While Oklahoma serves as a celebration of the individualism and adventure seeking Americans love, South Pacific shows off our problems. Our racism and prejudice towards others. Our inability to accept a strong woman. South Pacific is a product designed to be successful; it’s based in a popular book and focuses on war-time in the pacific which was very timely just following WWII. However, as a result of this it qualifies as sociologically deviant in today’s society. Deviance is a culturally created concept that we use to deem things taboo or against the social beliefs of a given time. South Pacific in its time was completely common but in today’s culture and society, performing the show as a traditional revival could serve as a breaching experiment to help expose injustice.
Nellie, an American everywoman character ends up being a racist that overcomes her hate with love.

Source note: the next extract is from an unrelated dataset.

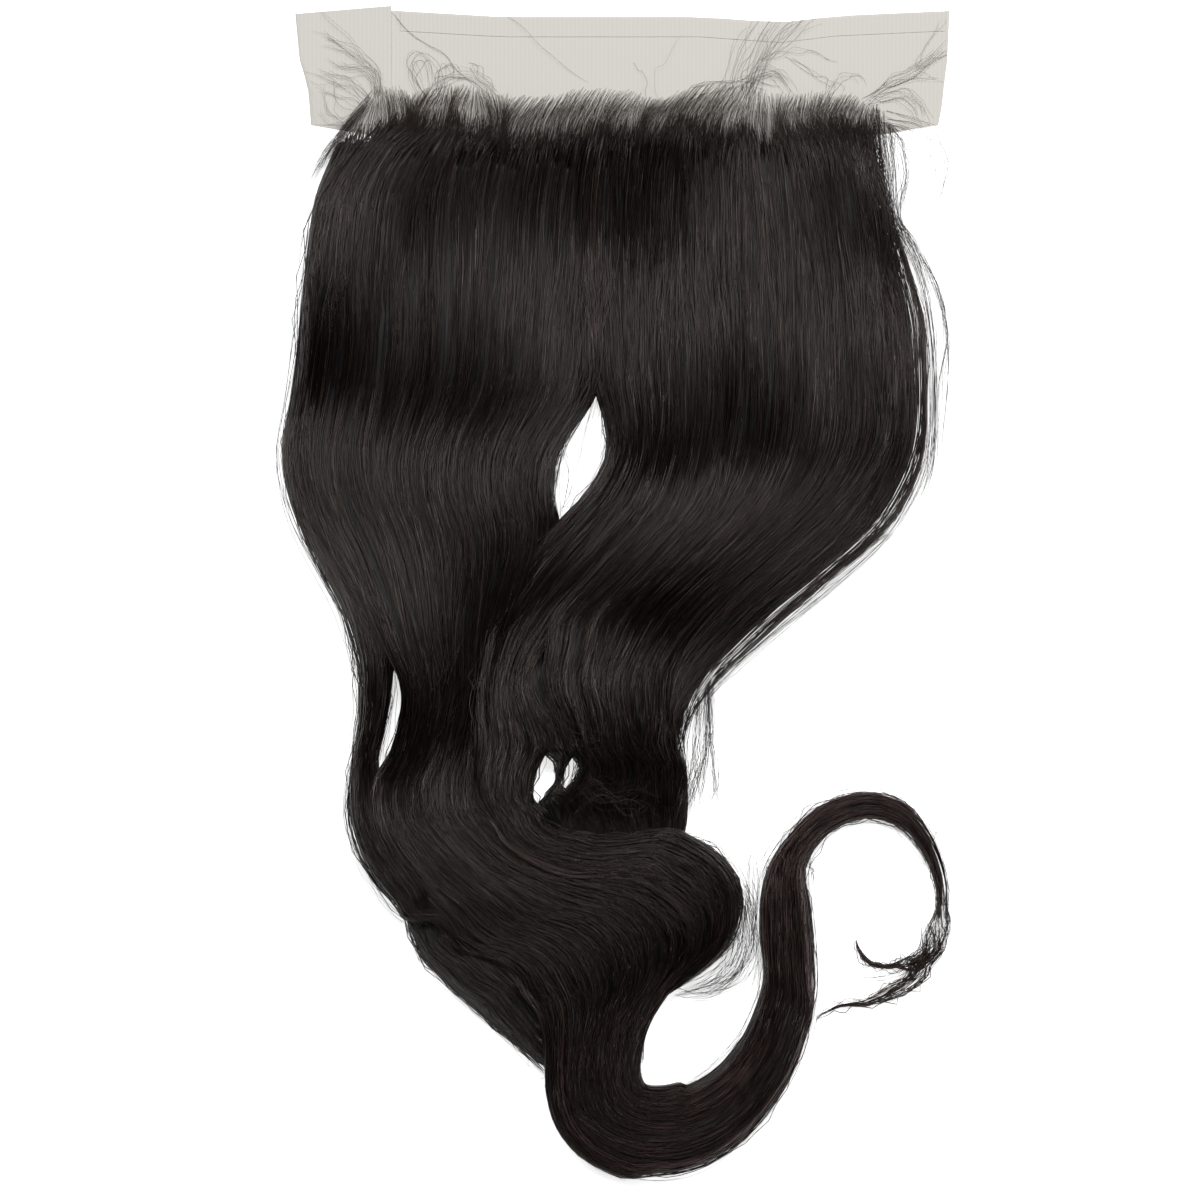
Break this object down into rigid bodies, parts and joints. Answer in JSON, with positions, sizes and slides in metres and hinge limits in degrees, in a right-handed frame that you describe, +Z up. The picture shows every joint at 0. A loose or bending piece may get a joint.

However, her lyrics seem to display her indecisive as to whether having a man is useful or necessary for her. In South Pacific, Hammerstein tried to move away from stock female characters and as a result played up gender stereotypes. In America, men are seen as the head of household, main breadwinners while women are meant to be subservient and homemaker-types. Bloody Mary serves as the strong and controlling head of Bali Ha’i while Liat serves as the submissive role, only having one line in the entire show. Nellie portrays Hammerstein’s attempt to complicate femininity as her character sings both about tossing men in the ditch when you’re done with them in addition to songs about how love and romance are incredible things that she couldn’t live without.
In “Honey Bun” Nellie satirizes how men talk about women in euphemisms about their size and shape. Nellie sings, ” My doll is as dainty as a sparrow/Her figure is something to applaud/Where she’s narrow, she’s narrow as an arrow/And she’s broad where a broad ought to be broad!” In my revival I would use props being tossed across the stage upstage of Nellie to increase the ridiculous nature of the lyrics of the song. In this line, I would have a large barbie with wings, a bow and cartoonish arrow, and two mannequin dolls (one thin and one very curvaceous) and each of these props would be tossed during the line in which its mentioned. By doing this I would expect the audience to understand how absurd these statements are thus shifting the meaning from the perpetuation of focus on the female body to a commentary about how and how often we talk about the female body.
Throughout act one, South Pacific shows off the setting and Americana associated with this wartime story. By the end of act one the audience expects some grand scale proclamation of love between Emile and Nellie but are shocked when she instead reels after learning that he has two half-Polynesian children from his first wife. Nellie never exhibits any emotions aside from hyper-peppiness and allusions to love before this scene with makes it pivotal in their understanding of her inner conflict. In this section at the end of act one my revival would have Nellie say “coloured” after Emile says “Polynesian” to further show her prejudice and further shock the audience who have up until now, begun to like and identify with Nellie. Later, after Emile goes off on Operation Alligator, Nellie takes up the care of his children. By inserting herself into this family she perpetuates her caring feminine role and further detracts from the willful but naïve woman she was prior to meeting Emile. By the end of the show, Nellie and Emile are together with his children finishing the 1950’s era nuclear family although different because of the mixed-race nature of this new family.
In conclusion, my traditional revival of South Pacific would focus on both love overcoming racism and highlighting how female characters were written to partially overcome and expand upon their designated gender role. Since the norms and values written into South Pacific are indicative of the time in which it was written and not those common today, the production would be inherently deviant and thus be likely to draw crowds curious of why such a production would be put on. Overall, this revival should introduce and elucidate some problems in America today that are still present from the original time period and thus push the audience into understanding and more critically analyzing the world around them.